At its core, Leviathan is about rapid, flexible, and high-density compute where legacy infrastructure can’t reach. Each Leviathan unit delivers 10x the compute of Armada’s previous flagship, Triton, and is built to operate on local, stranded, or alternative energy sources including natural gas, solar, or nuclear. The modular system is fully operational within weeks—compared to the years needed for traditional data centers—and doesn’t require the pain of construction permits or major site prep.
Key highlights include:
Energy-agnostic design: Supports any available power at the edge.
Rugged mobility: Withstands harsh or remote conditions—from oil fields to military outposts.
Liquid cooling: Ensures high performance and efficiency.

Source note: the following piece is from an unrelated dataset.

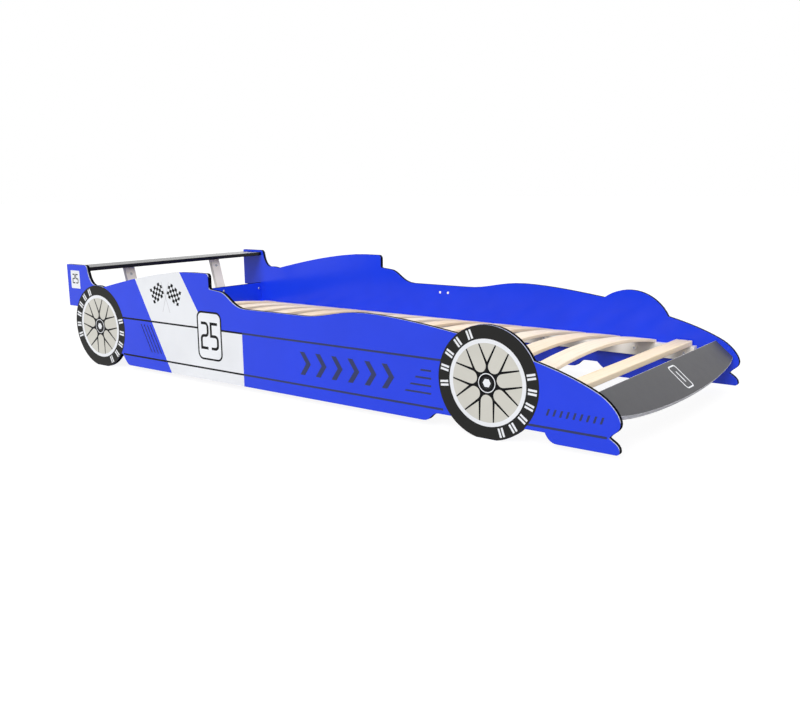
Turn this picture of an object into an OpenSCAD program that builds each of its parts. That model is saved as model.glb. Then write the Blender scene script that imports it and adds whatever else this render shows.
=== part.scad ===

Upgradeable: Future-proofs AI investment with easy chip and cooling swaps.
Fraction of traditional costs: Delivers scale and density without massive capital outlay.
As demand for AI training and inference grows exponentially, most data is being created—and ought to be computed—closer to where it originates. Leviathan addresses this, enabling AI training at megawatt scale directly at the data’s source, whether that’s remote energy facilities, industrial outposts, or national security zones. This leap is especially urgent as the wider industry forecasts that by 2025, up to 75% of enterprise data will be generated and processed outside traditional centralized data centers.
Armada is already teaming up with energy leaders—like Fidelis New Energy and Bakken Energy—to roll out Leviathans in strategic U.S. locations: North Dakota, Texas, West Virginia, and Louisiana. These are spots with surplus power begging for useful deployment—now being transformed into AI factories and digital infrastructure for the future.
Leviathan modules are also being tested in U.S. Navy environments and are slated for uses such as processing autonomous drone data and other analytics at the true edge, demonstrating not just commercial but national security value.
For Armada, Leviathan isn’t just a data center—it’s a new strategy for sovereign, distributed AI infrastructure. Instead of waiting for giga-scale data centers to be constructed by the old guard, Leviathan enables immediate action: plug-and-play, mobile AI clusters that move where the need is greatest, supporting everything from energy optimization to next-gen defense. As one investor put it, “America’s AI leadership hinges on owning the entire stack—from power and silicon to software—and being able to deploy it anywhere”—and Armada wants to be at that frontier.
Armada’s Leviathan is shaping up to redefine what it means to deliver AI anywhere—instantly, flexibly, and at unprecedented scale. The digital divide narrows here: where untapped energy meets cutting-edge compute, the future is modular.